If i had access to my records, I’d listen to records. And my cds. Unfortunately, i only listen to stuff on my computer here. Or my phone from stuff i’ve downloaded from iTunes. I surf the YouTube a lot. I don’t have Spotify. I don’t really agree with it. I think it’s killing music. It’s definitely killed making money in music. The only people making money now are techies (and the advertisers). And all they listen to is fucking doof doof. So there you go, robots who design robots listening to robots. The future is bright. But i do understand that it’s the way most people listen to music. On their location device.

Where do you do most of your music listening?

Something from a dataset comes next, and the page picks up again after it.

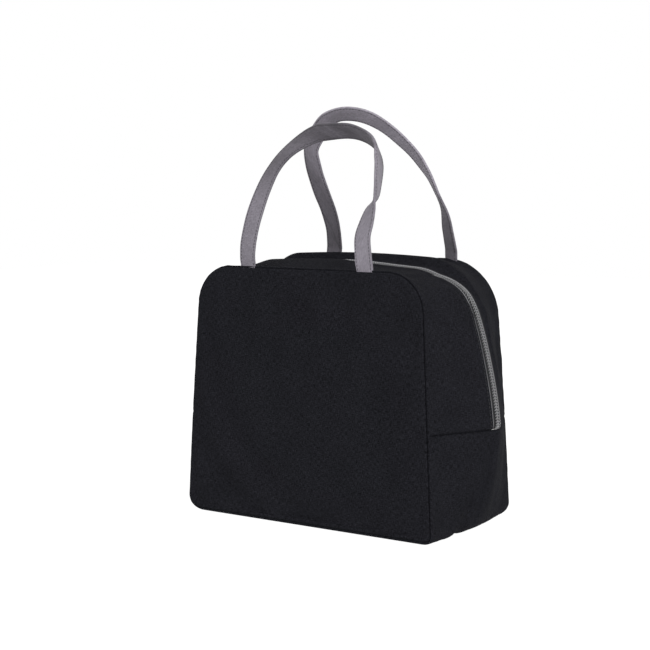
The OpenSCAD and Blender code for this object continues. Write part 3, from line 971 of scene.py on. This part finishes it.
def tube(line, reference, radii, sides):
    """Points and faces of a closed round tube along a line. reference is never along the line."""
    ahead = np.gradient(line, axis=0)
    a = unit(np.cross(ahead, reference))
    b = unit(np.cross(ahead, a))
    turn = np.arange(sides) * math.tau / sides
    ring = np.cos(turn)[:, None] * a[:, None] + np.sin(turn)[:, None] * b[:, None]
    points = line[:, None] + ring * np.broadcast_to(radii, len(line))[:, None, None]
    index = np.arange(len(line) * sides).reshape(len(line), sides)
    faces = round_quads(index).tolist() + [index[0, ::-1].tolist(), index[-1].tolist()]
    return points.reshape(-1, 3), faces


def joined(name, tubes, material):
    points, faces, start = [], [], 0
    for tube_points, tube_faces in tubes:
        points.append(tube_points)
        faces += [[start + i for i in face] for face in tube_faces]
        start += len(tube_points)
    points = np.concatenate(points)
    obj = new_mesh(name, points, faces)
    dress(obj, points[:, [0, 2]], material, sharp=80)
    return obj


STITCH_LENGTH, STITCH_GAP, THREAD_R = 2.5, 0.6, 0.22
STITCH_SHAPE = ((0.0, 0.35, -0.3), (0.2, 1.0, 0.0), (0.5, 1.0, 0.08), (0.8, 1.0, 0.0), (1.0, 0.35, -0.3))


def stitch_row(line, out):
    """Tubes of one row of stitches on a surface line. out holds the surface's normals."""
    total = arc_lengths(line, 0)[-1]
    share, size, rise = np.array(STITCH_SHAPE).T
    tubes = []
    for start in np.arange(STITCH_GAP, total - STITCH_LENGTH, STITCH_LENGTH + STITCH_GAP):
        places = start + share * STITCH_LENGTH
        up = unit(resample(out, line, places))
        tubes.append(tube(resample(line, line, places) + up * rise[:, None], up, THREAD_R * size, 6))
    return tubes


# ---- zip
# Coil: distance between turns, slant of a turn, its ends across the tape, rise and depth of its wire
COIL_PITCH, COIL_LEAN = 2.4, 1.1
COIL_IN, COIL_OUT, COIL_RISE, COIL_DEPTH = 0.25, 3.1, 0.8, 0.5
FILAMENT_R, TURN_STEPS = 0.32, 10
STRIP_EDGE = {FRONT: 6.4, BACK: 3.3}
HEM = 2.2

# Columns of the zip tape from the middle out, and how far each stands above the tape's seat
TAPE_COLUMNS = ((0.4, 0), (2, 0), (3.6, 0), (4.3, 0.1), (4.8, 1.0), (5.4, 1.3), (6.0, 1.0), (6.5, 0.1),
                (9, 0), (TAPE_W, 0))


def surface_line(side, y):
    """Line of the gusset's surface beside the zip, from the right over the top to the left."""
    columns = [(side, 0, y)]
    return (gusset_surface(columns) + shifts_for(columns, outer_shift))[0][UPPER_ROWS]


def out_of_line(line):
    """Normals, out of the bag, of a line that runs over it from right to left."""
    ahead = unit(np.gradient(line, axis=0))
    return np.stack([ahead[:, 2], np.zeros(len(line)), -ahead[:, 0]], 1)


def zip_coil(side):
    """Half of the coil: one filament wound into flat slanted loops along the tape's edge."""
    line = surface_line(side, 0)
    out = out_of_line(line)
    turns = int((arc_lengths(line, 0)[-1] - 2 * COIL_LEAN) / COIL_PITCH)
    t = np.arange(turns * TURN_STEPS) * math.tau / TURN_STEPS
    places = COIL_LEAN + t / math.tau * COIL_PITCH - COIL_LEAN * np.cos(t)
    up = unit(resample(out, line, places))
    middle, half = (COIL_IN + COIL_OUT) / 2, (COIL_OUT - COIL_IN) / 2 - FILAMENT_R / 2
    across = side * (middle + half * np.cos(t))
    wire = resample(line, line, places) + up * (COIL_RISE * np.sin(t) - COIL_DEPTH)[:, None]
    wire[:, 1] = across
    reference = np.stack([-up[:, 2], np.zeros(len(up)), up[:, 0]], 1)
    obj = joined(f"{NAMES[side]}_coil", [tube(wire, reference, FILAMENT_R, 6)], COIL)
    bend(obj)
    finish_piece(obj, "zip_coil", f"zip_coil_{NAMES[side]}", "zip_coil_ends")


def zip_tape(side):
    """One half of the zip tape; the front one has a raised rib beside the coil."""
    rows = TAPE_COLUMNS if side == BACK else TAPE_COLUMNS[::-1]
    columns = [(side, 0, y) for y, _ in rows]
    lifts = [lift if side == FRONT else 0 for _, lift in rows]
    name = NAMES[side]
    gusset_layer(f"{name}_tape", "zip_tape", (f"zip_tape_{name}", "zip_tape_ends"), columns, UPPER_ROWS,
                 f"{name}_strip_pad", side, lifts)


def zip_stitching(side):
    """The row of stitches that holds the strip's hem to the zip tape."""
    line = surface_line(side, STRIP_EDGE[side] + HEM)
    obj = joined(f"{NAMES[side]}_zip_stitches", stitch_row(line, out_of_line(line)), THREAD)
    bend(obj)


def softened(node_name, piece_name):
    """A casting: the CAD solid with its edges rounded over."""
    source = frame["nodes"][node_name]
    obj = new_object(piece_name, source.data.copy())
    obj.matrix_world = source.matrix_world
    obj.data.materials.clear()
    obj.data.materials.append(METAL)
    modify(obj, "WELD", merge_threshold=0.01 * MM)
    modify(obj, "DECIMATE", decimate_type="DISSOLVE", angle_limit=math.radians(2))
    modify(obj, "BEVEL", width=0.25 * MM, segments=3, limit_method="ANGLE",
           angle_limit=math.radians(40), harden_normals=True)
    apply_modifiers(obj)
    obj.data.set_sharp_from_angle(angle=math.radians(35))
    return obj


def slider():
    for node_name, body in (("slider_body", "slider"), ("pull_tab", "pull")):
        obj = softened(node_name, f"{body}_casting")
        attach(obj, body)
        finish_piece(obj, "zip_metal", node_name)


# ---- handles
HANDLE_LEAN = math.radians(23.6)
STRAP_W = 15.6
ROUTE_STEPS = 10
ROOT_TUCK = 3.2  # the strap's ends come out of the seam from behind the panel

# Route of each strap in its own leaning plane: x, height above its seam, twist in degrees
ROUTES = {
    FRONT: [(-62, -2, -4), (-63, 6, -4), (-67, 24, 6), (-68, 45, 10), (-66, 68, 5), (-60, 91, -5),
            (-47, 110, -8), (-26, 124, 18), (-8, 127, 48), (17, 126, 60), (40, 115, 68), (49, 98, 84),
            (53, 78, 76), (54, 66, 66), (52, 55, 28), (51, 42, 8), (51, 28, 2), (58, 6, 2), (59, -2, 2)],
    BACK: [(72, -2, 20), (72, 6, 22), (73, 26, 26), (74, 46, 40), (70, 65, 46), (64, 85, 34), (51, 107, 20),
           (28, 129, 15), (4, 138, 16), (-20, 136, 30), (-36, 124, 18), (-50, 108, -4),
           (-53, 89, 8), (-52, 68, 12), (-49, 46, 6), (-49, 27, 0), (-53, 6, 2), (-54, -2, 2)]}

# Half of the strap's section: distance from its middle, and half thickness there
STRAP_SECTION = ((0, 1.15), (3, 1.2), (5, 1.2), (5.8, 1.05), (6.3, 0.9), (6.8, 1.05), (7.2, 1.05),
                 (7.6, 0.8), (7.8, 0.35))
STITCH_LINE, STITCH_STAND = 6.3, 0.98


def smooth_route(route):
    """Catmull-Rom curve through the route's points."""
    p = np.array(route, float)
    p = np.concatenate([p[:1], p, p[-1:]])
    t = np.linspace(0, 1, ROUTE_STEPS, endpoint=False)[:, None]
    parts = [0.5 * (2 * b + (c - a) * t + (2 * a - 5 * b + 4 * c - d) * t ** 2
                    + (3 * b - a - 3 * c + d) * t ** 3)
             for a, b, c, d in zip(p, p[1:], p[2:], p[3:])]
    return np.concatenate([*parts, p[-1:]])


def strap_seam(side):
    """Middle of the seam that a strap is sewn into."""
    return np.array([0, side * half_depth(PANEL_H[side]), PANEL_H[side]])


def handle_frame(side):
    """Centre line of a handle, and its width and thickness directions, in the bag's frame."""
    route = smooth_route(ROUTES[side])
    turn = np.radians(route[:, 2])[:, None]
    step = unit(np.gradient(route[:, :2], axis=0))
    none = np.zeros(len(step))
    ahead = np.stack([step[:, 0], none, step[:, 1]], 1)
    flat = np.stack([step[:, 1], none, -step[:, 0]], 1)
    wide = flat * np.cos(turn) + np.array([0, 1, 0]) * np.sin(turn)
    thin = np.cross(ahead, wide)
    tucked = ROOT_TUCK * (1 - smooth((route[:, 1] + 2) / 12))
    local = np.stack([route[:, 0], tucked, route[:, 1]], 1)
    sin, cos = math.sin(HANDLE_LEAN), math.cos(HANDLE_LEAN)
    lean = np.array([[1, 0, 0], [0, -side * cos, -sin], [0, -side * sin, cos]])
    return local @ lean + strap_seam(side), wide @ lean, thin @ lean


def strap_bow(places, across):
    """How far the strap's face bows and ripples out of its flat, by place along and across it."""
    bow = 0.45 * np.sin(places / 31 + 1) * (1 - (across / (STRAP_W / 2)) ** 2)
    ripple = 0.22 * np.sin(places / 6.1 + across / 7) * np.sin(places / 17.3 + 2)
    return bow + ripple


def strap_surface(side, across, stand):
    """Line along a handle at a distance across it and a height off its middle layer, and its normals."""
    centre, wide, thin = handle_frame(side)
    places = arc_lengths(centre, 0)
    line = centre + wide * across + thin * (stand + strap_bow(places, across))[:, None]
    return line, thin * np.sign(stand)


def handle(side):
    """A strap and its four rows of stitches."""
    name = NAMES[side]
    upper = [(-u, t) for u, t in STRAP_SECTION[:0:-1]] + list(STRAP_SECTION)
    ring = upper + [(u, -t) for u, t in upper[::-1]]
    lines = np.array([strap_surface(side, u, t)[0] for u, t in ring])
    index = np.arange(lines.shape[0] * lines.shape[1]).reshape(lines.shape[:2])
    faces = grid_quads(np.concatenate([index, index[:1]])).tolist()
    faces += [index[:, 0].tolist(), index[::-1, -1].tolist()]
    if side == BACK:
        faces = [face[::-1] for face in faces]
    along = arc_lengths(lines, 1)
    across = np.array([u for u, _ in ring])[:, None] * np.ones(lines.shape[1])
    obj = new_mesh(f"{name}_strap", lines.reshape(-1, 3), faces)
    dress(obj, uv_pairs(across, along), STRAPS_CLOTH[side])
    rows = []
    for across_at in (-STITCH_LINE, STITCH_LINE):
        for face in (-1, 1):
            rows += stitch_row(*strap_surface(side, across_at, face * STITCH_STAND))
    stitches = joined(f"{name}_strap_stitches", rows, STRAP_THREAD)
    for piece in (obj, stitches):
        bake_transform(piece)
    finish_piece(obj, "strap", f"{name}_handle")


for side in SIDES:
    panels(side)
    strips(side)
    binding(side)
    zip_tape(side)
    zip_coil(side)
    zip_stitching(side)
    handle(side)
base()
slider()


# ---- camera, floor and light
CAMERA_AT, CAMERA_AIM = (0.7334, -1.0757, 0.2945), (-0.0229, 0, 0.1664)
CAMERA_LENS, CAMERA_ROLL = 82.4, math.radians(-0.26)

# Lamps: name, watts, width and place in metres
LAMPS = (("key", 20, 0.9, (1.4, -0.7, 1.0)), ("front", 6, 1.2, (-0.5, -1.6, 0.9)))
LAMP_AIM = (0, 0, 0.12)
FLOOR_HALF = 3000


def place(name, data, location, aim):
    """Puts a camera or lamp at a location, turned towards a point."""
    obj = configure(new_object(name, data), location=location, rotation_mode="QUATERNION")
    obj.rotation_quaternion = (Vector(aim) - Vector(location)).to_track_quat("-Z", "Y")
    return obj


def set_camera():
    camera = configure(bpy.data.cameras.new("camera"), lens=CAMERA_LENS, sensor_width=36)
    held_at = place("camera", camera, CAMERA_AT, CAMERA_AIM)
    held_at.rotation_quaternion = held_at.rotation_quaternion @ Quaternion((0, 0, 1), CAMERA_ROLL)
    bpy.context.scene.camera = held_at


def set_light():
    bpy.context.scene.view_settings.view_transform = "Standard"
    world = bpy.data.worlds.new("studio")
    world.use_nodes = True
    background = world.node_tree.nodes["Background"].inputs
    background["Color"].default_value = (1, 1, 1, 1)
    background["Strength"].default_value = 1.0
    bpy.context.scene.world = world
    for name, power, size, at in LAMPS:
        lamp = configure(bpy.data.lights.new(name, "AREA"), energy=power, size=size)
        place(name, lamp, at, LAMP_AIM)


def set_floor():
    """A pale sweep that fades into the white background."""
    corners = [(x * FLOOR_HALF, y * FLOOR_HALF, 0) for x, y in ((-1, -1), (1, -1), (1, 1), (-1, 1))]
    floor = new_mesh("floor", corners, [(0, 1, 2, 3)])
    white = new_material("floor", Roughness=0.9, Specular_IOR_Level=0, Base_Color=(0.1, 0.1, 0.1, 1),
                         Emission_Color=(1, 1, 1, 1), Emission_Strength=1.0)[0]
    floor.data.materials.append(white)


set_camera()
set_light()
set_floor()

At home, or when i’m out exercising. If i do listen to the few vinyl records i have here, i do it on a portable record player i got in Japan in the 90’s. Still sounds great.

How do find and listen to pre-release music?

Occasionally, i’ll get sent a pre release. Last one was the Mark Eitzel record, not to be confused with Mark Kozelek.

What are your frustrations with listening to music digitally? Any benefits?

Ads. Of course it’s easy. Too easy. Finding out about bands was always fun. There used to be a mystery to it. Now, you can find out everything, see what they look like, see if they’ve been accused of sexual assault, see what their political leanings are. All on the internet.

How do you keep track of everything you are listening to?

ITunes playlists. Or surfing through the YouTube.

Do you tip other people off to new music? How?

My Twitter feed, or Facebook feed. I’m not really one of those kind of people who instagram what record i’m listening to, but i am in the early process of doing a podcast where i alphabetize my record collection. Lots of stories there.

Anything you want to “promote”?

New Spiral Stairs “We Wanna Be Hyp-No-Tized” out in March. All PSOI and Spiral records have now been re-released digitally as deluxe editions with b-sides and extra tracks included.